BLUE RUIN
Celui qui tient le flingue...
Ce fut l'une des révélations du Festival de Cannes 2013, la Quinzaine des réalisateurs ayant osé sélectionner ce premier long métrage américain, à la fois charmant et sanglant, sombre histoire de vengeance et de survie. Devant beaucoup à son personnage principal, un traumatisé lunaire qui vit à l'écart du monde, à la manière d’un clochard, en apparence inoffensif et un rien amorphe, ce vigilante movie ne s'embarrasse pas de détours, posant d'emblée le camp des méchants au travers de la détresse de ce semblant d'homme, que la nouvelle de la libération du meurtrier de ses parents va soudain réveiller.
Le principe du scénario est simple : faire sortir ce personnage vulnérable de son état quasi-végétatif, en le confrontant à l'insupportable (la liberté de celui qui détruisit sa famille) et en l'obligeant à agir et à revenir au contact du monde. Mais l'homme est-il prêt à revivre sans éliminer le coupable, de sa mémoire comme de la surface de la terre ? La scène de rencontre entre les deux hommes, dans les toilettes d'un bar, donnera le ton du reste du film : ce sera sa propre famille ou celle de l’autre.
Au fil du film se pose une question : qu’est donc la blue ruin du titre ? S'agit-il de la voiture bleue à l'état d'épave dans laquelle dort cet antihéros ? Ou s'agit-il du personnage lui-même, sorte de fantôme errant dans un monde qui n'est plus sien, trimbalant son mal-être, sans se rendre compte des conséquences de ses actes. Il faut dire que la mise en scène, qui colle aux basques de notre ami, ne nous épargne rien, durant ses péripéties vengeresses, à la poursuite de cet assassin qu'il va lui-même devenir. Des quelques tirs d'armes à feu, aux jeux d’arbalètes, en passant par des chutes douloureuses en escaliers, on souffre pour ce tueur amateur, qui a bien peu de chance de s'en sortir tout seul.

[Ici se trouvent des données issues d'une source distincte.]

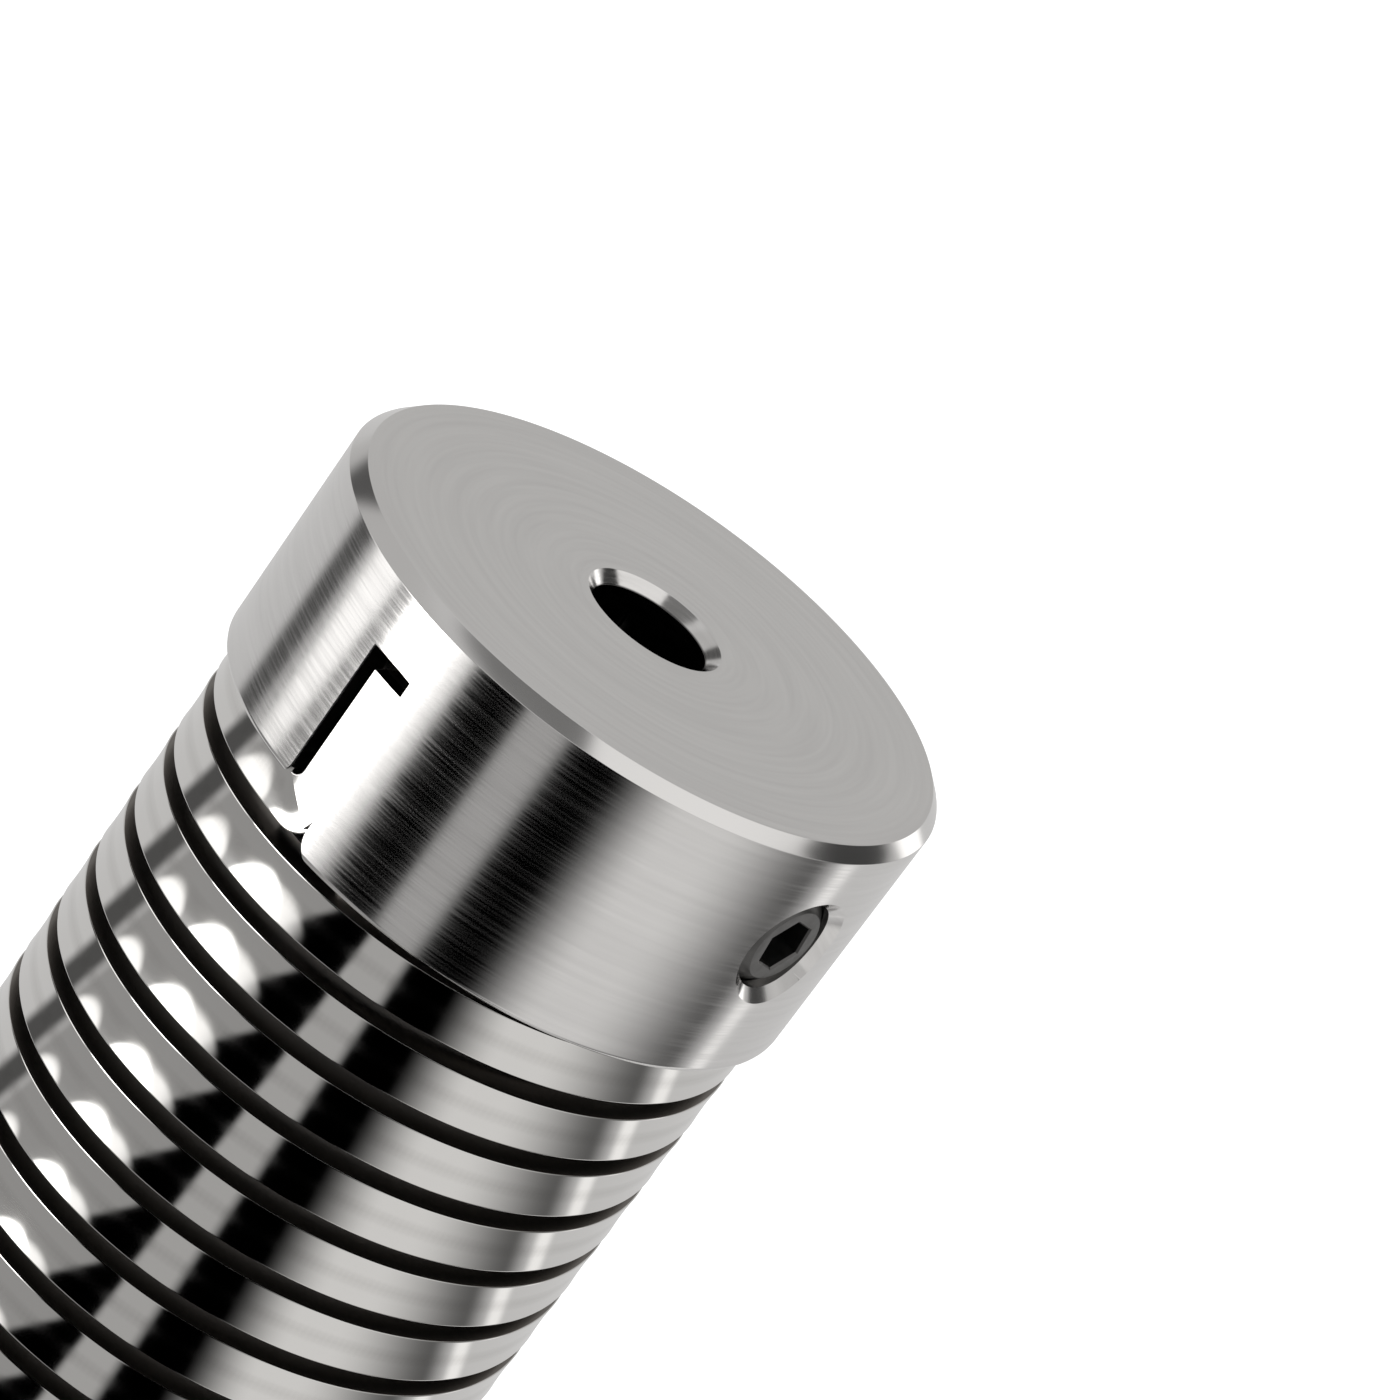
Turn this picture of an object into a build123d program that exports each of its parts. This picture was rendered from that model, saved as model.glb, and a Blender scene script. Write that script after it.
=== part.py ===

Car l'intérêt principal du film, son scénario délicieusement tordu, s'il insiste sur le désir de l'homme de voir cesser une spirale infernale du œil pour œil, dent pour dent, s'amuse à embarquer dans l'aventure de potentielles innocentes victimes, comme la sœur, ses enfants, ou un pote, ancien soldat (personnage assez croustillant), utilisant ce dernier comme moteur de certains retournements de situations. Le réalisateur lui, joue avec nos nerfs, exploitant à merveille certains lieux, comme la maison de la sœur et celle du clan ennemi, ménageant ses angles de vue pour mieux surprendre. Entre angoisse et amusement, entre compassion et terreur, le spectateur est embarqué dans cette tourmente d'apparence sans issue, au côté de celui sans lequel "Blue Ruin" serait un film bien différent : l'acteur Macon Blair, cumulant, dans un intriguant mélange, un regard innocent, une attitude protectrice sans faille, et une sauvagerie difficilement canalisée. Ne pas découvrir ce personnage hors normes serait bien regrettable.